++++ Data provided

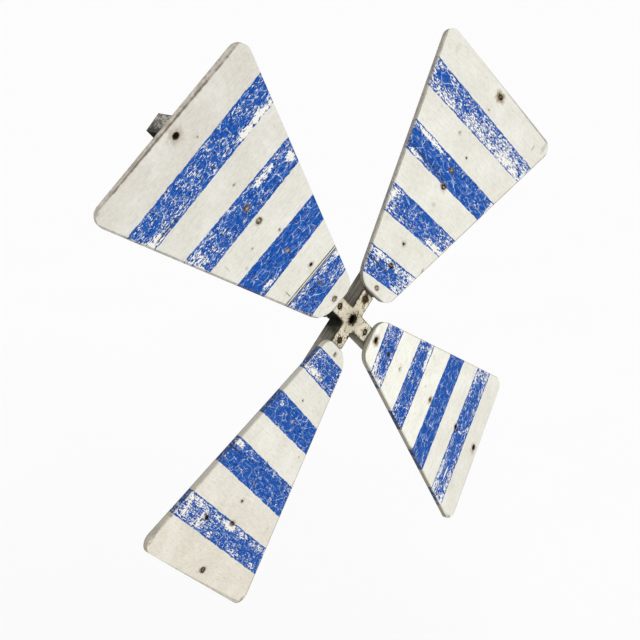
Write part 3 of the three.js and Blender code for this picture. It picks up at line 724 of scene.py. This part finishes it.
def plate_screw_material():
    """A rusty slotted head: a dark rim, and painted shade in the slot, round a browner middle."""
    material, g = start_material("plate_screw_rust")
    u, v, w, spot, to_u_screw, to_v_screw = plate_places(g)
    blot = g.noise(spot, 0.35, 4.0, 0.6)
    fine = g.noise(spot, 1.6, 4.0, 0.7)
    middle = g.mix(g.fade(blot, 0.35, 0.65), HEAD_DARK, HEAD_LIGHT)
    on_u_arm = g.fade(g.sub(g.size(v), g.size(u)), 5.0, -5.0, 0.0, 0.75)
    middle = g.mix(on_u_arm, middle, HEAD_RUSTY)
    colour = g.mix(g.fade(g.least(to_u_screw, to_v_screw), 1.6, 3.0), middle, HEAD_RIM)
    # painted shade in the slot, deeper than 0.6 mm
    colour = g.mix(g.fade(w, -0.6, -1.0), colour, HEAD_SLOT_SHADE)
    g.finish(colour, g.fade(fine, 0.3, 0.7, 0.7, 0.95), g.mul(fine, 0.25), level=0.12)
    return material


# ---- bare metal -----------------------------------------------------------------------------
METAL_RUST_DARK = (0.060, 0.032, 0.018)
METAL_RUST_LIGHT = (0.23, 0.12, 0.055)


def rusty_material(name, base, rust_low, rust_high, metal, scale=0.25, level=0.5):
    """Dull metal of the base colour, rusted where a noise is past rust_low to rust_high."""
    material, g = start_material(name)
    where = g.node("ShaderNodeTexCoord").outputs["Object"]
    spot = g.stretch(where, 1.0 / MM, 1.0 / MM, 1.0 / MM)
    blot = g.noise(spot, scale, 5.0, 0.65)
    fine = g.noise(spot, 1.6, 4.0, 0.7)
    rust = g.mix(g.fade(fine, 0.35, 0.65), METAL_RUST_DARK, METAL_RUST_LIGHT)
    clean = g.mix(g.fade(fine, 0.3, 0.7), base, tuple(0.6 * c for c in base))
    rusted = g.fade(g.add(g.mul(blot, 0.75), g.mul(fine, 0.25)), rust_low, rust_high)
    height = g.add(g.mul(rusted, 0.10), g.mul(fine, 0.12))
    g.finish(g.mix(rusted, clean, rust), g.fade(rusted, 0.0, 1.0, 0.42, 0.92), height, bump=0.5,
             metal=g.fade(rusted, 0.0, 1.0, metal, 0.0), level=level)
    return material


dress(batten_material("batten_wood_front", FRONT_BATTEN_ANGLE, 12.0, 0.85, 0.45), "batten_front")
dress(batten_material("batten_wood_rear", REAR_BATTEN_ANGLE, NOWHERE, 0.25, 0.95), "batten_rear")
dress(plate_material(), "hub_plate")
dress(plate_screw_material(), *(f"plate_screw_{i}" for i in range(1, 5)))
dress(rusty_material("screw_rust", (0.20, 0.16, 0.12), 0.30, 0.45, 0.5),
      "rear_strap_screw_1", "rear_strap_screw_2", "set_screw")
# near black, as painted shade in the hub hole where the keeper washer and screw sit
dress(rusty_material("near_black_steel", (0.010, 0.008, 0.006), 0.58, 0.74, 0.0, level=0.05),
      "keeper_washer", "keeper_screw")
dress(rusty_material("dull_zinc", (0.46, 0.46, 0.45), 0.50, 0.66, 0.9, 0.07),
      "rear_strap", "axle", "mounting_strap", "boss")
dress(rusty_material("dull_bronze", (0.10, 0.068, 0.033), 0.50, 0.66, 0.5, 0.2, 0.1),
      "bush", "thrust_washer")

# ---- floor, light and camera ----------------------------------------------------------------
FLOOR_Z = -1.4                  # m, well below the blades, as under a spinner on a wall
FAR = 400.0                     # m from the middle of the floor to its sides
FLOOR_DARK = (0.955, 0.955, 0.955)
FLOOR_LIGHT = (0.97, 0.97, 0.97)


def add_object(name, data):
    made = bpy.data.objects.new(name, data)
    bpy.context.scene.collection.objects.link(made)
    return made


def floor_material():
    material, g = start_material("floor")
    tone = g.noise(g.node("ShaderNodeTexCoord").outputs["Object"], 1.5, 2.0)
    g.finish(g.mix(tone, FLOOR_DARK, FLOOR_LIGHT), 0.9, level=0.0)
    return material


floor_mesh = bpy.data.meshes.new("floor")
floor_corners = [(-FAR, -FAR, FLOOR_Z), (FAR, -FAR, FLOOR_Z), (FAR, FAR, FLOOR_Z), (-FAR, FAR, FLOOR_Z)]
floor_mesh.from_pydata(floor_corners, [], [(0, 1, 2, 3)])
floor_mesh.materials.append(floor_material())
floor = add_object("floor", floor_mesh)

# a white sky, a little darker at the horizon and below it, and darker again overhead
world = bpy.data.worlds.new("world")
world.use_nodes = True
sky = Graph(world.node_tree)
direction = sky.node("ShaderNodeTexCoord").outputs["Generated"]
upward = sky.node("ShaderNodeSeparateXYZ", {0: direction}).outputs["Z"]
brightness = sky.add(sky.fade(upward, 0.10, 0.80, 1.08, 0.72), sky.fade(upward, 0.0, 0.25, -0.105, 0.0))
sky.put(sky.tree.nodes["Background"].inputs["Color"], sky.vector(brightness, brightness, brightness))
bpy.context.scene.world = world

# a wide soft key from the upper left, behind the camera
key_light = bpy.data.lights.new("key", "SUN")
key_light.energy = 1.0
key_light.angle = math.radians(50)
key = add_object("key", key_light)
key.rotation_euler = Vector((0.35, 0.75, -0.75)).to_track_quat("-Z", "Y").to_euler()

# the camera is in front of the rotor, to its left and above its axis
CAMERA_AT = Vector((-0.9461, -1.0411, 0.4524))
CAMERA_RIGHT = Vector((0.7381, -0.6747, 0.0013)).normalized()
CAMERA_UP = Vector((0.2519, 0.2773, 0.9272)).normalized()
camera_data = bpy.data.cameras.new("camera")
camera_data.sensor_width = 36.0
camera_data.lens = 57.1
camera_data.shift_y = 0.0959
camera_data.clip_end = 1000.0
camera = add_object("camera", camera_data)
facing = Matrix((CAMERA_RIGHT, CAMERA_UP, CAMERA_RIGHT.cross(CAMERA_UP))).transposed()
camera.matrix_world = Matrix.Translation(CAMERA_AT) @ facing.to_4x4()
bpy.context.scene.camera = camera
bpy.context.scene.view_settings.view_transform = "Standard"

++++++++

[Work required]:
Reproduce the entire listing word for word.

[Written reply]:
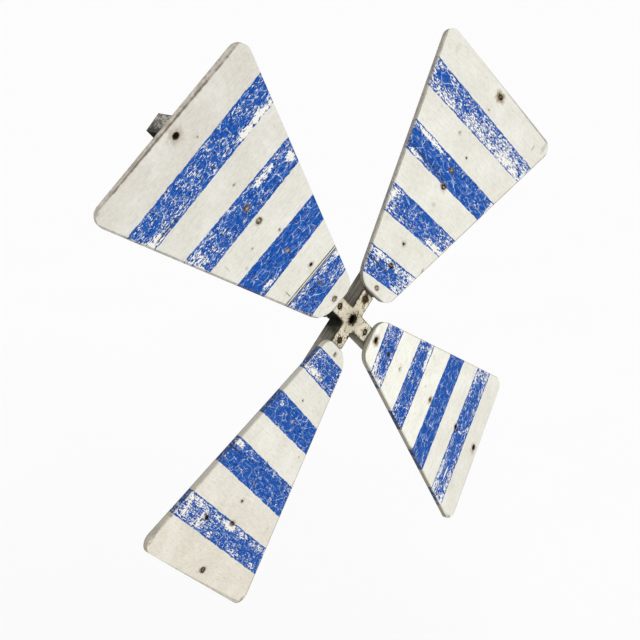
Write part 3 of the three.js and Blender code for this picture. It picks up at line 724 of scene.py. This part finishes it.
def plate_screw_material():
    """A rusty slotted head: a dark rim, and painted shade in the slot, round a browner middle."""
    material, g = start_material("plate_screw_rust")
    u, v, w, spot, to_u_screw, to_v_screw = plate_places(g)
    blot = g.noise(spot, 0.35, 4.0, 0.6)
    fine = g.noise(spot, 1.6, 4.0, 0.7)
    middle = g.mix(g.fade(blot, 0.35, 0.65), HEAD_DARK, HEAD_LIGHT)
    on_u_arm = g.fade(g.sub(g.size(v), g.size(u)), 5.0, -5.0, 0.0, 0.75)
    middle = g.mix(on_u_arm, middle, HEAD_RUSTY)
    colour = g.mix(g.fade(g.least(to_u_screw, to_v_screw), 1.6, 3.0), middle, HEAD_RIM)
    # painted shade in the slot, deeper than 0.6 mm
    colour = g.mix(g.fade(w, -0.6, -1.0), colour, HEAD_SLOT_SHADE)
    g.finish(colour, g.fade(fine, 0.3, 0.7, 0.7, 0.95), g.mul(fine, 0.25), level=0.12)
    return material


# ---- bare metal -----------------------------------------------------------------------------
METAL_RUST_DARK = (0.060, 0.032, 0.018)
METAL_RUST_LIGHT = (0.23, 0.12, 0.055)


def rusty_material(name, base, rust_low, rust_high, metal, scale=0.25, level=0.5):
    """Dull metal of the base colour, rusted where a noise is past rust_low to rust_high."""
    material, g = start_material(name)
    where = g.node("ShaderNodeTexCoord").outputs["Object"]
    spot = g.stretch(where, 1.0 / MM, 1.0 / MM, 1.0 / MM)
    blot = g.noise(spot, scale, 5.0, 0.65)
    fine = g.noise(spot, 1.6, 4.0, 0.7)
    rust = g.mix(g.fade(fine, 0.35, 0.65), METAL_RUST_DARK, METAL_RUST_LIGHT)
    clean = g.mix(g.fade(fine, 0.3, 0.7), base, tuple(0.6 * c for c in base))
    rusted = g.fade(g.add(g.mul(blot, 0.75), g.mul(fine, 0.25)), rust_low, rust_high)
    height = g.add(g.mul(rusted, 0.10), g.mul(fine, 0.12))
    g.finish(g.mix(rusted, clean, rust), g.fade(rusted, 0.0, 1.0, 0.42, 0.92), height, bump=0.5,
             metal=g.fade(rusted, 0.0, 1.0, metal, 0.0), level=level)
    return material


dress(batten_material("batten_wood_front", FRONT_BATTEN_ANGLE, 12.0, 0.85, 0.45), "batten_front")
dress(batten_material("batten_wood_rear", REAR_BATTEN_ANGLE, NOWHERE, 0.25, 0.95), "batten_rear")
dress(plate_material(), "hub_plate")
dress(plate_screw_material(), *(f"plate_screw_{i}" for i in range(1, 5)))
dress(rusty_material("screw_rust", (0.20, 0.16, 0.12), 0.30, 0.45, 0.5),
      "rear_strap_screw_1", "rear_strap_screw_2", "set_screw")
# near black, as painted shade in the hub hole where the keeper washer and screw sit
dress(rusty_material("near_black_steel", (0.010, 0.008, 0.006), 0.58, 0.74, 0.0, level=0.05),
      "keeper_washer", "keeper_screw")
dress(rusty_material("dull_zinc", (0.46, 0.46, 0.45), 0.50, 0.66, 0.9, 0.07),
      "rear_strap", "axle", "mounting_strap", "boss")
dress(rusty_material("dull_bronze", (0.10, 0.068, 0.033), 0.50, 0.66, 0.5, 0.2, 0.1),
      "bush", "thrust_washer")

# ---- floor, light and camera ----------------------------------------------------------------
FLOOR_Z = -1.4                  # m, well below the blades, as under a spinner on a wall
FAR = 400.0                     # m from the middle of the floor to its sides
FLOOR_DARK = (0.955, 0.955, 0.955)
FLOOR_LIGHT = (0.97, 0.97, 0.97)


def add_object(name, data):
    made = bpy.data.objects.new(name, data)
    bpy.context.scene.collection.objects.link(made)
    return made


def floor_material():
    material, g = start_material("floor")
    tone = g.noise(g.node("ShaderNodeTexCoord").outputs["Object"], 1.5, 2.0)
    g.finish(g.mix(tone, FLOOR_DARK, FLOOR_LIGHT), 0.9, level=0.0)
    return material


floor_mesh = bpy.data.meshes.new("floor")
floor_corners = [(-FAR, -FAR, FLOOR_Z), (FAR, -FAR, FLOOR_Z), (FAR, FAR, FLOOR_Z), (-FAR, FAR, FLOOR_Z)]
floor_mesh.from_pydata(floor_corners, [], [(0, 1, 2, 3)])
floor_mesh.materials.append(floor_material())
floor = add_object("floor", floor_mesh)

# a white sky, a little darker at the horizon and below it, and darker again overhead
world = bpy.data.worlds.new("world")
world.use_nodes = True
sky = Graph(world.node_tree)
direction = sky.node("ShaderNodeTexCoord").outputs["Generated"]
upward = sky.node("ShaderNodeSeparateXYZ", {0: direction}).outputs["Z"]
brightness = sky.add(sky.fade(upward, 0.10, 0.80, 1.08, 0.72), sky.fade(upward, 0.0, 0.25, -0.105, 0.0))
sky.put(sky.tree.nodes["Background"].inputs["Color"], sky.vector(brightness, brightness, brightness))
bpy.context.scene.world = world

# a wide soft key from the upper left, behind the camera
key_light = bpy.data.lights.new("key", "SUN")
key_light.energy = 1.0
key_light.angle = math.radians(50)
key = add_object("key", key_light)
key.rotation_euler = Vector((0.35, 0.75, -0.75)).to_track_quat("-Z", "Y").to_euler()

# the camera is in front of the rotor, to its left and above its axis
CAMERA_AT = Vector((-0.9461, -1.0411, 0.4524))
CAMERA_RIGHT = Vector((0.7381, -0.6747, 0.0013)).normalized()
CAMERA_UP = Vector((0.2519, 0.2773, 0.9272)).normalized()
camera_data = bpy.data.cameras.new("camera")
camera_data.sensor_width = 36.0
camera_data.lens = 57.1
camera_data.shift_y = 0.0959
camera_data.clip_end = 1000.0
camera = add_object("camera", camera_data)
facing = Matrix((CAMERA_RIGHT, CAMERA_UP, CAMERA_RIGHT.cross(CAMERA_UP))).transposed()
camera.matrix_world = Matrix.Translation(CAMERA_AT) @ facing.to_4x4()
bpy.context.scene.camera = camera
bpy.context.scene.view_settings.view_transform = "Standard"